Canadian Gilles Villeneuve and South Africa's Jody Scheckter drove their Ferraris to first and second positions in Thursday's (24 May) opening practice for Sunday's (27 May) Monaco Grand Prix.
Canadian Gilles Villeneuve and South Africa's Jody Scheckter drove their Ferraris to first and second positions in Thursday's (24 May) opening practice for Sunday's (27 May) Monaco Grand Prix. Former world champion Niki Lauda was third best in practice, and the first six drivers were all inside the lap record set by Lauda in last year's race.

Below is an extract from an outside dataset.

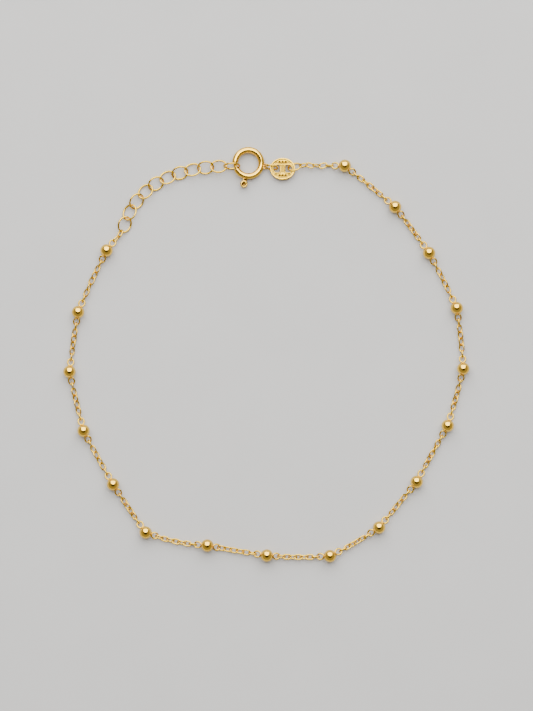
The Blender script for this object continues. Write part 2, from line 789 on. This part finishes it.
def lever_pad():
    """The round pad for the fingernail: a rolled edge and a deep dish in its upper side."""
    half, rolled = PAD_HALF_THICKNESS, PAD_RADIUS - PAD_EDGE
    profile = [(0.2, -half), (rolled - 0.08, -half)]
    for k in range(-4, 5):
        angle = math.radians(90 * k / 4.5)
        profile.append((rolled + PAD_EDGE * math.cos(angle), half * math.sin(angle)))
    profile += [(rolled, half), (0.46, half - 0.02), (0.425, half - 0.06)]
    dish = [(0.4, half - 0.12), (0.37, half - 0.24), (0.3, half - 0.33), (0.15, half - 0.37)]
    recesses = [0.0] * len(profile) + [1.0] * len(dish)
    around = full_turn(PAD_SIDES)
    rings = [[turned(radius, a) + UP * z for a in around] for radius, z in profile + dish]
    shell = Shell()
    shell.closed_rings(rings, UP * -half, UP * (half - 0.38), recesses)
    return shell.place(Matrix.Translation((PAD_DISTANCE, 0, 0)))


def make_clasp_lever(place):
    lever = lever_neck().add(lever_pad()).place(Matrix.Rotation(math.radians(LEVER_DEGREES), 4, "Z"))
    mesh = mesh_of("clasp_lever", bolt().add(lever).place(place))
    smooth_but_creased(mesh, 50)
    mesh.materials.append(CLASP_GOLD)
    return object_of("clasp_lever", mesh)


# Tag


def quadratic(start, control, end, count):
    shares = [k / count for k in range(count)]
    return [
        tuple(s * (1 - t) ** 2 + 2 * c * t * (1 - t) + e * t * t for s, c, e in zip(start, control, end))
        for t in shares
    ]


def slot_outline(side):
    """The D-shaped slot at one side of the bridge."""
    inner, outer, half = TAG_BRIDGE / 2, TAG_HALF_LENGTH - TAG_RIM, SLOT_HALF_OPENING
    low, high, bend = -half * 0.72, half * 0.72, inner + 0.3
    line = [(inner, high + (low - high) * k / 18) for k in range(18)]
    line += quadratic((inner, low), (inner, -half), (bend, -half), 7)
    line += quadratic((bend, -half), (outer, -half), (outer, 0), 28)
    line += quadratic((outer, 0), (outer, half), (bend, half), 28)
    line += quadratic((bend, half), (inner, half), (inner, high), 7)
    return [(side * x, y) for x, y in line]


TAG_EDGE = [
    (TAG_HALF_LENGTH * math.cos(angle), TAG_HALF_WIDTH * math.sin(angle))
    for angle in full_turn(TAG_EDGE_CORNERS)
]
TAG_SLOTS = [slot_outline(-1), slot_outline(1)]


def distance_to_outline(points, outline):
    """How far each point is from a closed outline, and whether it is inside it."""
    start = np.array(outline)
    run = np.roll(start, -1, axis=0) - start
    nearest = np.full(len(points), np.inf)
    inside = np.zeros(len(points), bool)
    for (sx, sy), (rx, ry) in zip(start, run):
        away = points - (sx, sy)
        share = np.clip(away @ (rx, ry) / (rx * rx + ry * ry), 0, 1)
        nearest = np.minimum(nearest, np.linalg.norm(away - share[:, None] * (rx, ry), axis=1))
        crosses = (sy > points[:, 1]) != (sy + ry > points[:, 1])
        inside ^= crosses & (points[:, 0] < sx + rx * (points[:, 1] - sy) / (ry if ry else 1e-12))
    return nearest, inside


def distances_on_tag(points):
    """How far points are from the tag's edge and from its slots, and whether they are on its metal."""
    from_edge, on_metal = distance_to_outline(points, TAG_EDGE)
    from_slots = np.full(len(points), np.inf)
    for outline in TAG_SLOTS:
        away, in_slot = distance_to_outline(points, outline)
        from_slots = np.minimum(from_slots, away)
        on_metal &= ~in_slot
    return from_edge, from_slots, on_metal


def inset_outline(outline, inset):
    """An outline moved inwards, or outwards if inset is negative."""
    points = np.array(outline)
    after, before = np.roll(points, -1, axis=0), np.roll(points, 1, axis=0)
    area = np.sum(points[:, 0] * after[:, 1] - after[:, 0] * points[:, 1])
    run = after - before
    normal = np.stack([-run[:, 1], run[:, 0]], axis=1) / np.linalg.norm(run, axis=1)[:, None]
    return [Vector(point) for point in points + normal * inset * np.sign(area)]


def tag_plan():
    """Points all over the tag's metal, closest together along its edges, and triangles between them."""
    points = []
    lines = []
    for outline in (TAG_EDGE, *TAG_SLOTS):
        first, count = len(points), len(outline)
        points += [Vector(point) for point in outline]
        lines += [(first + k, first + (k + 1) % count) for k in range(count)]
    for outline, onto_metal in zip((TAG_EDGE, *TAG_SLOTS), (1, -1, -1)):
        for inset in EDGE_INSETS:
            points += inset_outline(outline, onto_metal * inset)
    grid_x = np.arange(-TAG_HALF_LENGTH, TAG_HALF_LENGTH, RELIEF_STEP)
    grid_y = np.arange(-TAG_HALF_WIDTH, TAG_HALF_WIDTH, RELIEF_STEP)
    grid = np.array([(x, y) for y in grid_y for x in grid_x])
    from_edge, from_slots, on_metal = distances_on_tag(grid)
    clear = on_metal & (np.minimum(from_edge, from_slots) > RELIEF_MARGIN)
    points += [Vector(point) for point in grid[clear]]
    corners, _, faces, *_ = delaunay_2d_cdt(points, lines, [], 0, 1e-5)
    plan = np.array([tuple(corner) for corner in corners])
    middles = np.array([plan[list(face)].mean(axis=0) for face in faces])
    on_metal = distances_on_tag(middles)[2]
    return plan, [face for face, kept in zip(faces, on_metal) if kept]


def smooth_step(value, low, high):
    share = np.clip((value - low) / (high - low), 0, 1)
    return share * share * (3 - 2 * share)


def tag_relief(plan):
    """The stamped face at points in the tag's own plane: how high, how polished and how recessed."""
    x, y = plan[:, 0], plan[:, 1]
    from_edge, from_slots, _ = distances_on_tag(plan)
    fall = np.clip(1 - np.minimum(from_edge, from_slots) / TAG_ROUND_OVER, 0, 1)
    height = -TAG_ROUND_OVER * (1 - np.sqrt(1 - fall**2 * 0.999))

    # A raised rim and slot collars round a lower field, which is a little dark along its border
    rim = 1 - smooth_step(from_edge, 0.25, 0.32)
    collar = 1 - smooth_step(from_slots, 0.17, 0.23)
    raised = np.maximum(rim, collar)
    height -= FIELD_DEPTH * (1 - raised)
    border = 1 - smooth_step(np.minimum(from_edge - 0.25, from_slots - 0.17), 0.07, 0.14)
    recess = 0.35 * (1 - raised) * border

    # Ridges along the bridge
    on_bridge = (1 - smooth_step(np.abs(x), 0.34, 0.4)) * (1 - smooth_step(np.abs(y), 0.66, 0.74))
    ridges = 0.5 + 0.5 * np.cos(2 * np.pi * x / RIDGE_PITCH)
    height -= RIDGE_DEPTH * on_bridge * ridges
    recess = np.maximum(recess, 0.6 * on_bridge * ridges)

    # Two rows of punched dots, each with the burr that a punch raises
    for row in (-1, 1):
        for column in (-1, 0, 1):
            away = np.hypot(x - DOT_PITCH * column, y - row * DOT_ROW)
            punched = 1 - smooth_step(away, 0.14, 0.24)
            burr = np.exp(-(((away - DOT_RIM_RADIUS) / DOT_RIM_HALF_WIDTH) ** 2))
            height += DOT_RIM_HEIGHT * burr - DOT_DEPTH * punched
            recess = np.maximum(recess, punched)

    # Fans of short lines beside the rows
    degrees = np.degrees(np.arctan2(y, np.abs(x)))
    for centre in (-FAN_DEGREES, FAN_DEGREES):
        patch = 1 - smooth_step(np.abs(degrees - centre), 8, 10)
        patch *= smooth_step(from_edge, 0.32, 0.36) * (1 - smooth_step(from_edge, 0.74, 0.78))
        lines = 0.5 + 0.5 * np.cos(2 * np.pi * (degrees - centre) / FAN_LINE_DEGREES)
        height -= FAN_DEPTH * patch * lines
        recess = np.maximum(recess, 0.8 * patch * lines)
    return height, raised, recess


def sides_between(faces, count):
    """Side faces from the border of the upper faces down to the corners count places on."""
    uses = {}
    for face in faces:
        for pair in zip(face, (*face[1:], face[0])):
            uses.setdefault(frozenset(pair), []).append(pair)
    borders = [pairs[0] for pairs in uses.values() if len(pairs) == 1]
    return [(b, a, count + a, count + b) for a, b in borders]


def make_tag():
    low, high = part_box("tag")
    middle, top = (low + high) / 2, high.z / MM
    plan, faces = tag_plan()
    height, raised, recess = tag_relief(plan)
    count = len(plan)
    upper = [(x, y, top + h) for (x, y), h in zip(plan, height)]
    lower = [(x, y, top - TAG_THICKNESS) for x, y in plan]
    under = [tuple(count + k for k in reversed(face)) for face in faces]
    place = Vector((middle.x, middle.y, 0))
    mesh = bpy.data.meshes.new("stamped_tag")
    mesh.from_pydata(
        [Vector(corner) * MM + place for corner in upper + lower],
        [],
        faces + under + sides_between(faces, count),
    )
    polish = mesh.attributes.new("polish", "FLOAT", "POINT")
    polish.data.foreach_set("value", np.concatenate([raised, np.full(count, 0.3)]))
    dark = mesh.attributes.new("recess", "FLOAT", "POINT")
    dark.data.foreach_set("value", np.concatenate([recess, np.zeros(count)]))
    cleaner = bmesh.new()
    cleaner.from_mesh(mesh)
    bmesh.ops.recalc_face_normals(cleaner, faces=cleaner.faces)
    loose = [corner for corner in cleaner.verts if not corner.link_faces]
    bmesh.ops.delete(cleaner, geom=loose, context="VERTS")
    cleaner.to_mesh(mesh)
    cleaner.free()
    smooth_but_creased(mesh, 50)
    mesh.materials.append(TAG_GOLD)
    return object_of("stamped_tag", mesh)


# Floor, light and camera


def make_floor():
    half = FLOOR_HALF_SIZE * MM
    corners = [(-half, -half, 0), (half, -half, 0), (half, half, 0), (-half, half, 0)]
    mesh = bpy.data.meshes.new("floor")
    mesh.from_pydata(corners, [], [(0, 1, 2, 3)])
    mesh.materials.append(pale_floor())
    floor = object_of("floor", mesh)


def make_softbox(name, place, width, height, watts):
    """A softbox at a place in metres, facing the anklet."""
    light = bpy.data.lights.new(name, "AREA")
    light.shape = "RECTANGLE"
    light.size, light.size_y = width, height
    light.energy = watts
    box = object_of(name, light)
    box.location = place
    box.rotation_euler = (-Vector(place)).to_track_quat("-Z", "Y").to_euler()


def make_world():
    """A room that is bright low down and dark overhead."""
    world = bpy.data.worlds.new("studio")
    world.use_nodes = True
    tree = world.node_tree
    tree.nodes.clear()
    make = Maker(tree)
    _, _, height = make.parts(make.node("ShaderNodeTexCoord"))
    strength = 0.48 - height.steep(0.62, 0.95) * 0.44
    room = make.node("ShaderNodeBackground", None, {"Color": (1.0, 0.93, 0.84, 1), "Strength": strength})
    make.node("ShaderNodeOutputWorld", None, {"Surface": room})
    bpy.context.scene.world = world


def make_camera():
    """Straight above the loop, with the photo's field of view."""
    camera = bpy.data.cameras.new("camera")
    camera.sensor_fit = "VERTICAL"
    camera.sensor_height = SENSOR
    camera.lens = SENSOR * CAMERA_HEIGHT / (PHOTO_PIXEL * PHOTO_HEIGHT_PIXELS)
    camera.clip_start, camera.clip_end = 0.01, 10
    eye = object_of("camera", camera)
    eye.location = (PHOTO_MIDDLE[0] * MM, PHOTO_MIDDLE[1] * MM, CAMERA_HEIGHT * MM)
    bpy.context.scene.camera = eye


# The whole anklet


def nodes_called(*starts):
    return sorted(node for node in frame["nodes"] if node.startswith(starts))


random.seed(11)
make_camera()
make_floor()
make_world()
make_softbox("key softbox", (0.0, 0.64, 0.68), 1.5, 1.15, 31)
make_softbox("overhead softbox", (0.0, 0.2, 1.2), 0.85, 0.22, 6)

bead_nodes = nodes_called("bead_")
beads = [Bead(node) for node in bead_nodes]
finish_piece(make_beads(beads), "anklet", bead_nodes)

single_nodes = nodes_called("chain_link_")
tube_nodes = nodes_called("chain_0", "chain_1")
fine_links = [link_matrix(node) for node in single_nodes]
for number, node in enumerate(tube_nodes):
    fine_links += stretch_matrices(node, beads[number], beads[number + 1], 1 if number % 2 else -1)
fine_chain = wire_links("fine_chain", fine_links, CHAIN_LINK, SMALL_LINK_MESH)
finish_piece(fine_chain, "anklet", single_nodes + tube_nodes)

extender_nodes = nodes_called("extender_")
extender_links = [link_matrix(node) for node in extender_nodes]
extender = wire_links("extender_chain", extender_links, EXTENDER_LINK, LARGE_LINK_MESH)
finish_piece(extender, "anklet", extender_nodes)

for node, size in (("jump_ring_clasp", CLASP_JUMP_RING), ("jump_ring_tag", TAG_JUMP_RING)):
    ring = wire_links(f"{node}_wire", [link_matrix(node)], size, LARGE_LINK_MESH)
    finish_piece(ring, "anklet", [node])

clasp_place = clasp_matrix()
finish_piece(make_clasp_body(clasp_place), "anklet", ["clasp_ring"])
finish_piece(make_clasp_lever(clasp_place), "trigger", ["clasp_trigger"])
finish_piece(make_tag(), "anklet", ["tag"])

SYNOPSIS: The Monaco Grand Prix is unusual in that it takes place on a twisting two-miles (three point three kilometres) of public roads. Arab finance backs Saudia Williams whose veteran driver Clay Regazzoni was fourth fastest in the opening practice.
Perfect mechanical preparation is vital for the tight Monaco circuit which was last modified for the 1973 race. Twice winner Niki Lauda drove superbly to finish second last year after a long pit stop.

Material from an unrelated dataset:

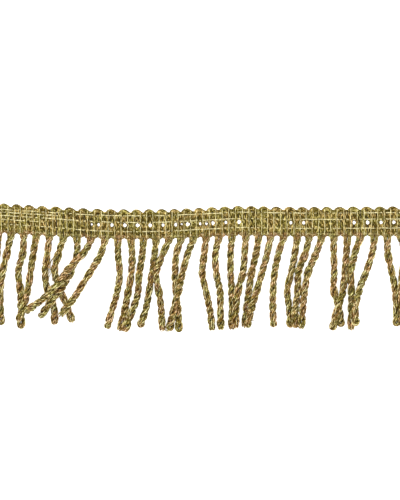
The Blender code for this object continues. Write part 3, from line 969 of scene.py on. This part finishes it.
def trim_material(name):
    """One of the trim's materials, made when it is first asked for."""
    if name in bpy.data.materials:
        return bpy.data.materials[name]
    colours = bpy.context.scene.trim_colours
    warm, cool = Vector(colours.warm), Vector(colours.cool)
    calm = [tuple(warm.lerp(cool, CALMER)), tuple(cool.lerp(warm, CALMER))]
    shadow, middle, thread = tuple(colours.shadow), tuple(colours.middle), tuple(colours.thread)
    cord = [tuple(colours.cord_shadow), tuple(colours.cord_middle), tuple(colours.cord_pale)]
    tints = {
        "gold_cord": [*cord, tuple(warm), tuple(cool)],
        # The heading's yarn is the cords' yarn in darker colours: painted shade against the light that
        # the flat heading catches
        "gold_heading": [shadow, middle, tuple(colours.pale), *calm],
        "pale_thread": [middle, thread, thread, (1.0, 1.0, 1.0), (1.0, 1.0, 1.0)],
        "ground_cloth": [tuple(CLOTH_SHADE * v for v in shadow), shadow, middle, *calm],
    }
    return yarn_material(name, tints[name], *FINISHES[name])


def dress(piece, node_slot, *nodes):
    """What every piece of the trim has: its body, and the solids that it stands for, which are hidden.
    Its node_slot is not used.
    """
    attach(piece, "root")
    if nodes:
        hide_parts(*nodes)


class TRIM_OT_cords(bpy.types.Operator):
    """Make the twisted cords, each of two plies of fine yarns with a looped end"""

    bl_idname = "trim.cords"
    bl_label = "Cords"

    def execute(self, context):
        rng = random.Random(context.scene.trim_sizes.seed)
        routes = cord_routes()
        material = trim_material("gold_cord")
        for number, first in enumerate(range(0, len(CORDS), CORDS_A_PIECE), start=1):
            paths = []
            for k in range(first, min(first + CORDS_A_PIECE, len(CORDS))):
                paths += cord_yarns(k, routes[k], rng)
            # Each yarn's own tone, with painted shade near the cord's root
            tones = []
            for path in paths:
                own = rng.uniform(*CORD_TONES)
                tones.append([own - root_shade(point) for point in path])
            piece = tube_piece(
                f"cords_{number}", paths, context.scene.trim_sizes.yarn, material, tones
            )
            dress(piece, "cord_yarn", "fringe")
        return {"FINISHED"}


class TRIM_OT_legs(bpy.types.Operator):
    """Make the heading's legs, with the loops that join them over each gap"""

    bl_idname = "trim.legs"
    bl_label = "Legs and loops"

    def execute(self, context):
        rng = random.Random(context.scene.trim_sizes.seed + 1)
        paths = []
        for gap in range(len(CORDS) + 1):
            paths += gap_loops(gap, rng)
        paths += edge_yarns(rng)
        tones = [rng.uniform(*HEADING_TONES) for _ in paths]
        piece = tube_piece(
            "heading_legs", paths, context.scene.trim_sizes.yarn, trim_material("gold_heading"), tones
        )
        dress(piece, "heading_yarn", "heading")
        return {"FINISHED"}


class TRIM_OT_threads(bpy.types.Operator):
    """Make the fine pale threads: one on each leg's crest, and the rows of stitches"""

    bl_idname = "trim.threads"
    bl_label = "Fine threads"

    def execute(self, context):
        sizes = context.scene.trim_sizes
        rng = random.Random(sizes.seed + 2)
        routes = cord_routes()
        crests = [
            crest_thread(k, side, routes[k], rng) for k in range(len(CORDS)) for side in (-1, 1)
        ]
        tones = [rng.uniform(*HEADING_TONES) for _ in crests]
        piece = tube_piece(
            "crest_threads", crests, sizes.crest_thread, trim_material("pale_thread"), tones
        )
        dress(piece, "heading_yarn")
        rows = [stitch_row(row, strand) for row in range(len(THREAD_ROWS)) for strand in (0, 1)]
        piece = tube_piece(
            "stitch_rows", rows, sizes.stitch_thread, trim_material("pale_thread"),
            [ROW_TONE] * len(rows),
        )
        dress(piece, "heading_yarn")
        return {"FINISHED"}


class TRIM_OT_loose_yarns(bpy.types.Operator):
    """Make the few yarns that have come loose from the cords"""

    bl_idname = "trim.loose_yarns"
    bl_label = "Loose yarns"

    def execute(self, context):
        rng = random.Random(context.scene.trim_sizes.seed + 3)
        paths = []
        for knots in LOOSE_YARNS:
            for _ in range(2):
                aside = Vector(rng.uniform(-far, far) for far in LOOSE_SPREAD)
                points = [(Vector(knot) + aside * (1 + a)) * MM for a, knot in enumerate(knots)]
                paths.append(resample(eased_line(points), LOOSE_STEP))
        tones = [rng.uniform(*LOOSE_TONES) for _ in paths]
        sizes = context.scene.trim_sizes
        piece = tube_piece("loose_yarns", paths, sizes.loose_yarn, trim_material("gold_cord"), tones)
        dress(piece, "cord_yarn")
        return {"FINISHED"}


class TRIM_OT_ground(bpy.types.Operator):
    """Make the thin cloth behind the heading's legs, with its see-through holes"""

    bl_idname = "trim.ground"
    bl_label = "Ground cloth"

    def execute(self, context):
        sizes = context.scene.trim_sizes
        bpy.ops.object.select_all(action="DESELECT")
        bpy.ops.mesh.primitive_grid_add(
            x_subdivisions=len(CORDS) * GROUND_COLUMNS, y_subdivisions=GROUND_ROWS, size=1.0
        )
        ground = context.active_object
        ground.name = ground.data.name = "heading_ground"
        for vertex in ground.data.vertices:
            step = (vertex.co.x + 0.5) * (len(CORDS) - 2 * GROUND_MARGIN) + GROUND_MARGIN
            under_cord = math.sin(math.pi * step) ** 2
            lower = GROUND_END + GROUND_TONGUE * under_cord
            depth = GROUND_START + (lower - GROUND_START) * (0.5 - vertex.co.y)
            x = along(step)
            near_rim = max(0.0, 1.0 - depth / RIM_DEPTH)
            dip = RIM_SHARE * SCALLOP_DEPTH * under_cord * near_rim
            vertex.co = (x, scallop_top(x) - depth - dip, GROUND_HEIGHT)
        solid = ground.modifiers.new("thickness", "SOLIDIFY")
        solid.thickness = sizes.ground
        solid.offset = 1.0
        bpy.ops.object.modifier_apply(modifier="thickness")
        punches = []
        for holes, half in ((GAP_HOLES, 0.0), (CORD_HOLES, 0.5)):
            for number, size in holes.items():
                x = along(number + half) + HOLE_SHIFT
                bpy.ops.mesh.primitive_cylinder_add(
                    vertices=12, radius=size * MM * PUNCHED, depth=2 * MM,
                    location=(x, scallop_top(x) - HOLE_DEPTH, 0.0), scale=PUNCH_SCALE,
                )
                punches.append(context.active_object)
        bpy.ops.object.select_all(action="DESELECT")
        for punch in punches:
            punch.select_set(True)
        context.view_layer.objects.active = punches[0]
        bpy.ops.object.join()
        punch = context.active_object
        select_only(ground)
        cut = ground.modifiers.new("holes", "BOOLEAN")
        cut.operation = "DIFFERENCE"
        cut.solver = "EXACT"
        cut.object = punch
        bpy.ops.object.modifier_apply(modifier="holes")
        bpy.data.objects.remove(punch, do_unlink=True)
        ground.data.materials.clear()
        ground.data.materials.append(trim_material("ground_cloth"))
        dress(ground, "heading_yarn")
        return {"FINISHED"}


class TRIM_OT_stage(bpy.types.Operator):
    """Make the pale floor, the soft lights, the surroundings and the camera"""

    bl_idname = "trim.stage"
    bl_label = "Stage"

    def execute(self, context):
        scene = context.scene
        bpy.ops.object.select_all(action="DESELECT")
        bpy.ops.mesh.primitive_circle_add(vertices=64, radius=FLOOR_RADIUS, fill_type="NGON")
        floor = context.active_object
        floor.name = floor.data.name = "floor"
        material = bpy.data.materials.new("pale_floor")
        material.use_nodes = True
        shader = material.node_tree.nodes["Principled BSDF"]
        input_value(shader, "Base Color", (*scene.trim_colours.floor, 1.0))
        input_value(shader, "Roughness", 0.9)
        input_value(shader, "Emission Color", (1.0, 1.0, 1.0, 1.0))
        input_value(shader, "Emission Strength", FLOOR_GLOW)
        floor.data.materials.append(material)
        world = bpy.data.worlds.new("surroundings")
        world.use_nodes = True
        background = world.node_tree.nodes["Background"]
        input_value(background, "Color", (1.0, 1.0, 1.0, 1.0))
        input_value(background, "Strength", 1.0)
        scene.world = world
        for name, place, side, power in SOFTBOXES:
            bpy.ops.object.light_add(type="AREA", location=place)
            light = context.active_object
            light.name = name
            light.data.size = side
            light.data.energy = power
            light.rotation_euler = (-Vector(place)).to_track_quat("-Z", "Y").to_euler()
        camera = bpy.data.cameras.new("camera")
        camera.lens = LENS
        camera.sensor_width = SENSOR
        holder = bpy.data.objects.new("camera", camera)
        holder.location = (0.0, VIEW_CENTRE, VIEW_HEIGHT * LENS / SENSOR)
        scene.collection.objects.link(holder)
        scene.camera = holder
        scene.view_settings.view_transform = "Standard"
        return {"FINISHED"}


class TRIM_PT_panel(bpy.types.Panel):
    """The trim's pieces, sizes and colours"""

    bl_idname = "TRIM_PT_panel"
    bl_label = "Cord fringe trim"
    bl_space_type = "VIEW_3D"
    bl_region_type = "UI"
    bl_category = "Trim"

    def draw(self, context):
        layout = self.layout
        for group in (context.scene.trim_sizes, context.scene.trim_colours):
            for name in group.bl_rna.properties.keys():
                if name not in {"rna_type", "name"}:
                    layout.prop(group, name)
        for operator in OPERATORS:
            layout.operator(operator.bl_idname)


OPERATORS = (
    TRIM_OT_cords,
    TRIM_OT_legs,
    TRIM_OT_threads,
    TRIM_OT_loose_yarns,
    TRIM_OT_ground,
    TRIM_OT_stage,
)
CLASSES = (TrimSizes, TrimColours, *OPERATORS, TRIM_PT_panel)


def register():
    for item in CLASSES:
        bpy.utils.register_class(item)
    bpy.types.Scene.trim_sizes = PointerProperty(type=TrimSizes)
    bpy.types.Scene.trim_colours = PointerProperty(type=TrimColours)


def unregister():
    del bpy.types.Scene.trim_colours
    del bpy.types.Scene.trim_sizes
    for item in reversed(CLASSES):
        bpy.utils.unregister_class(item)


def main():
    register()
    bpy.ops.trim.stage()
    bpy.ops.trim.cords()
    bpy.ops.trim.legs()
    bpy.ops.trim.threads()
    bpy.ops.trim.loose_yarns()
    bpy.ops.trim.ground()


if __name__ == "__main__":
    main()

Jody Scheckter is joint leader in the 1979 world championship and was ahead in practice until carburettor problems gave team-mate Gilles Villeneuve the chance to draw ahead in the closing minutes.
Scheckter shares the championship lead with Jacques Laffite in Ligier. Laffite's second place at the last Grand Prix in Belgium followed a lean spell after the Frenchman won both the opening South American Grand Prix.
ATS driver Hans Stuck was well pleased with his eighth place in Belgium and his car is lighter for the race at Monaco. Practice times for the race are very crucial. The winner usually comes from the front rank because there are so few places for overtaking on the circuit.
The opening day's practice session makes the Ferraris of villeneuve and Scheckter favourites in win, especially as Scheckter has already won in 1977. But the Ligier team cannot discounted because their driver Patrick Depailler is seeking to repeat his memorable victory of last year.